Last month, Portugal said it intends to sell as much as 20 billion euros in bonds in 2011 to finance its budget and redemptions, and plans to sell a new bond through banks in the first quarter. Portugal doesn’t face any bond redemptions until April, with repayments that month and in June worth about 9.5 billion euros. Its debt agency estimates this year’s gross financing needs will be 3 billion euros lower than in 2010.

Funding Costs

“The important point to make is that we don’t rate on the basis of any one bond auction outcome,” Thomas said. “We certainly take notice of them. We notice that last week’s and indeed this morning’s ones went well. It’s really the funding costs over the medium- to long-term that count, not literally on a weekly basis.”

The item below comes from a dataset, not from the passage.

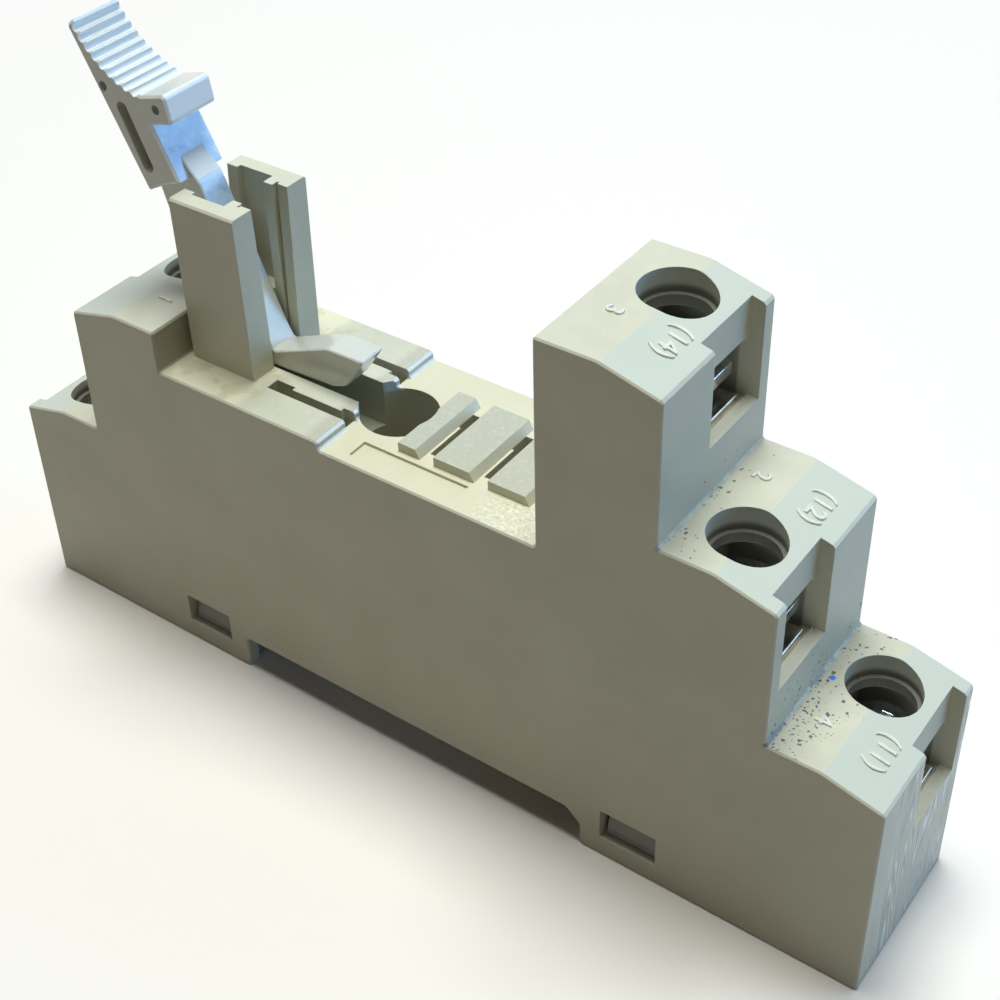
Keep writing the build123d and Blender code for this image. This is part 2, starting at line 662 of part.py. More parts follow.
def lever_arm():
    across, down = PIVOT_BOTTOM
    places = [ARM_RAMP, ARM_FRONT_TOP, ARM_FRONT_BOTTOM]
    places += [BEAK_ROOT, BEAK_CREST, BEAK_TIP, BEAK_NOSE, BEAK_HEEL, BEAK_UNDER]
    places += [(across, -down), (-across, -down), ARM_BACK_ROOT]
    places += [HEEL_BOTTOM, HEEL_TOP, HEEL_NECK, ARM_BACK_LOW, ARM_BACK_TOP]
    face = side_face([from_pivot(place) for place in places], ARM_CORNER)
    shape = side_prism(face, ARM_WIDTH) + cross_pin(PIVOT_X, PIVOT_Z, around(0, ARM_WIDTH / 2), PIVOT_EYE)
    return chamfer(edges_at_sides(shape, ARM_WIDTH / 2), ARM_EDGE)


def release_lever():
    shape = lever_head() + lever_arm()
    shape += cross_pin(PIVOT_X, PIVOT_Z, around(0, PIVOT_REACH), PIVOT_RADIUS)
    (x1, z1), (x2, z2) = [from_pivot(place) for place in SIDE_SLOT]
    slot = SlotCenterToCenter(math.dist((x1, z1), (x2, z2)), SIDE_SLOT_WIDTH)
    turn = math.degrees(math.atan2(z2 - z1, x2 - x1))
    slot = Pos((x1 + x2) / 2, (z1 + z2) / 2) * Rot(0, 0, turn) * slot
    shape -= side_prism(slot, LEVER_WIDTH + OVERCUT)
    for place in SIDE_HOLES:
        x, z = from_pivot(place)
        shape -= cross_pin(x, z, around(0, LEVER_WIDTH), SIDE_HOLE_RADIUS)
    return shape


# Metalwork of one terminal

def bus_route(name, side, tier):
    z_top = strip_middle(tier)
    x_edge = strip_edge(side, tier)
    coil_end = WELL_X - TUBE_RADIUS - COIL_STRIP_GAP
    if name == "11":
        end = CONTACT_X["11"] - CLIP_HALF
        dip_start, dip_end = BUS_DIP
        return [
            (x_edge, z_top), (HALL_RIGHT - dip_start, z_top),
            (HALL_RIGHT - dip_end, bus_level(name)), (end, bus_level(name)),
        ]
    if name == "a2":
        return [(x_edge, z_top), (coil_end, z_top)]
    end = coil_end if name == "a1" else CONTACT_X[name] - CLIP_HALF
    x_leg = leg_x(side, tier)
    return [(x_edge, z_top), (x_leg, z_top), (x_leg, bus_level(name)), (end, bus_level(name))]


def terminal_strip(name, side, tier, lane):
    y_middle = lane * LANE
    shape = side_prism(ribbon(bus_route(name, side, tier), STRIP_THICKNESS), STRIP_WIDTH, y_middle)
    x = screw_x(side, tier)
    top = strip_top(tier)
    low = top - STRIP_THICKNESS - STRIP_COLLAR
    shape += upright(x, y_middle, (low, strip_middle(tier)), STRIP_COLLAR_RADIUS)
    return shape - upright(x, y_middle, (low - OVERCUT, top + OVERCUT), SCREW_RADIUS + THREAD_CLEARANCE)


def contact_clip(name, lane):
    level = strip_middle(LOWEST_TIER) if name == "a2" else bus_level(name)
    low = level + STRIP_THICKNESS / 2 + CLIP_THICKNESS / 2
    coil = name in ("a1", "a2")
    top = (COIL_POCKET_TOP if coil else CONTACT_POCKET_TOP) - CLIP_TOP_GAP
    leaf = [(CLIP_HALF, top), (CLIP_PINCH, top - CLIP_MOUTH), (CLIP_HALF, top - CLIP_NECK), (CLIP_HALF, low)]
    outline = [(-x, z) for x, z in leaf] + leaf[::-1]
    profile = ribbon(outline, CLIP_THICKNESS)
    if coil:
        plane = Plane(origin=(COIL_X, lane * COIL_Y, 0), x_dir=(0, 1, 0), z_dir=(1, 0, 0))
    else:
        plane = Plane(origin=(CONTACT_X[name], 0, 0), x_dir=(1, 0, 0), z_dir=(0, -1, 0))
    return extrude(plane * profile, CLIP_WIDTH / 2, both=True)


def clamp_plate(side, tier, lane):
    x = screw_x(side, tier)
    y = lane * LANE
    low = clamp_bottom(tier)
    shape = block(around(x, CLAMP_HALF), around(y, CLAMP_HALF), (low, low + CLAMP_THICKNESS))
    shape = chamfer(shape.edges().filter_by(Axis.Z), CLAMP_CORNER)
    for groove_x in around(x, CLAMP_GROOVE_X):
        shape -= Pos(groove_x, y, low) * Rot(0, 45, 0) * Box(CLAMP_GROOVE, 2 * CLAMP_HALF, CLAMP_GROOVE)
    hole_z = (low - OVERCUT, low + CLAMP_THICKNESS + OVERCUT)
    return shape - upright(x, y, hole_z, SCREW_RADIUS + CLEARANCE)


def terminal_screw(side, tier, lane):
    x = screw_x(side, tier)
    y = lane * LANE
    seat = clamp_bottom(tier) + CLAMP_THICKNESS
    top = seat + HEAD_HEIGHT
    shape = upright(x, y, (seat, top), HEAD_RADIUS)
    slot_y = around(y, HEAD_SLOT / 2)
    cross_z = (top - HEAD_CROSS_DEPTH, top + OVERCUT)
    shape -= block(around(x, HEAD_RADIUS + OVERCUT), slot_y, (top - HEAD_SLOT_DEPTH, top + OVERCUT))
    shape -= block(around(x, HEAD_SLOT / 2), around(y, HEAD_CROSS_REACH), cross_z)
    shape -= block(around(x, HEAD_CROSS_REACH), slot_y, cross_z)
    return shape + upright(x, y, (strip_top(tier) - SCREW_REACH + CLAMP_LIFT, seat), SCREW_RADIUS)


def build():
    nodes = {
        "housing": housing(),
        "base_cover": base_cover(),
        "rail_latch": rail_latch(),
        "latch_spring": latch_spring(),
        "release_lever": release_lever(),
    }
    for name, side, tier, lane in TERMINALS:
        nodes["terminal_strip_" + name] = terminal_strip(name, side, tier, lane)
        nodes["contact_clip_" + name] = contact_clip(name, lane)
        nodes["clamp_plate_" + name] = clamp_plate(side, tier, lane)
        nodes["terminal_screw_" + name] = terminal_screw(side, tier, lane)
    return nodes


if __name__ == "__main__":
    os.makedirs("parts", exist_ok=True)
    for node, solid in build().items():
        export_step(solid, "parts/" + node + ".step")
        print(node, len(solid.solids()), round(solid.volume, 1))
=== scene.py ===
# Relay socket: the finish of each piece, the raised terminal numbers, the studio and the camera.
# Metres, in the socket's own frame: X along it, Y across it, Z up from the rail.

import math

import bmesh
import bpy
from mathutils import Matrix, Vector


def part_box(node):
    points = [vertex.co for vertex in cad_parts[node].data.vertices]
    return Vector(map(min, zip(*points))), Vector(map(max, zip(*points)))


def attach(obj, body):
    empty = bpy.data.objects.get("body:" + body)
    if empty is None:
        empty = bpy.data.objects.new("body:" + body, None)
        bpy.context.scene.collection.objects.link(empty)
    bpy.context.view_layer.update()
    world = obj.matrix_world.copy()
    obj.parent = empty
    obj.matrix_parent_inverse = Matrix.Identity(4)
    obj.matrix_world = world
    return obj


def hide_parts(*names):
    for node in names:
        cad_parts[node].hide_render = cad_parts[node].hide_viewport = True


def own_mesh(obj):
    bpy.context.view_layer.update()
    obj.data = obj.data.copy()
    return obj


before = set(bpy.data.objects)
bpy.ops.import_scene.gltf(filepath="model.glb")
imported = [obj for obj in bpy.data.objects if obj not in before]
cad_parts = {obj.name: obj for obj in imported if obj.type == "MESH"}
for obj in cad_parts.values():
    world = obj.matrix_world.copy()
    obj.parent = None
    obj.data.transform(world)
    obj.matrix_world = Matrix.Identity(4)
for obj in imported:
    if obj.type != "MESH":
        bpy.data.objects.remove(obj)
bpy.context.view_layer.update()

MM = 0.001
TERMINALS = ("14", "12", "11", "a1", "a2")
TOWER_TOPS = {"14": 44.4, "12": 30.85, "11": 17.3, "a1": 30.85, "a2": 17.3}
END_SLOPE = 1.3 / 4.95
FLOOR_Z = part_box("housing")[0].z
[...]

Socrates on Jan. 11 said austerity measures helped reduce the 2010 deficit to less than the forecast 7.3 percent of gross domestic product and that Portugal won’t need a bailout. Ireland in November became the second euro country to seek aid after Greece and the first nation to request it from the European Financial Stability Facility, the region’s rescue fund.

“What we have said is that we don’t view negatively per se a country seeking external assistance,” Thomas said. “Any judgment would depend on the conditions associated with the loan, if it happened.”

The Portuguese central bank forecasts exports will grow 5.9 percent this year and 6.1 percent in 2012, after an estimated 9 percent increase in 2010. Still, it sees the economy shrinking 1.3 percent in 2011 as consumer demand drops and the government cuts spending. The budget forecasts GDP growth of 0.2 percent in 2011, slower than last year’s estimated 1.3 percent pace.


With its economy facing a “deteriorating” outlook, Fitch Ratings on Dec. 23 cut Portugal’s creditworthiness one notch to A+, the fifth-highest level. Fitch said the outlook for that assessment is negative, meaning it is more likely to worsen than improve. Standard & Poor’s said on Nov. 30 that it may lower Portugal’s rating, having already cut it to A- from A+ in April.

Portugal’s government is trimming the wage bill by 5 percent for public-sector workers earning more than 1,500 euros a month and freezing hiring. It’s also raising value-added sales tax by 2 percentage points to 23 percent to help narrow a deficit that amounted to 9.3 percent of GDP in 2009, the region’s fourth-biggest after Ireland, Greece and Spain.

The government has set a target for a budget deficit of 4.6 percent in 2011 and aims to reach the European Union limit of 3 percent in 2012.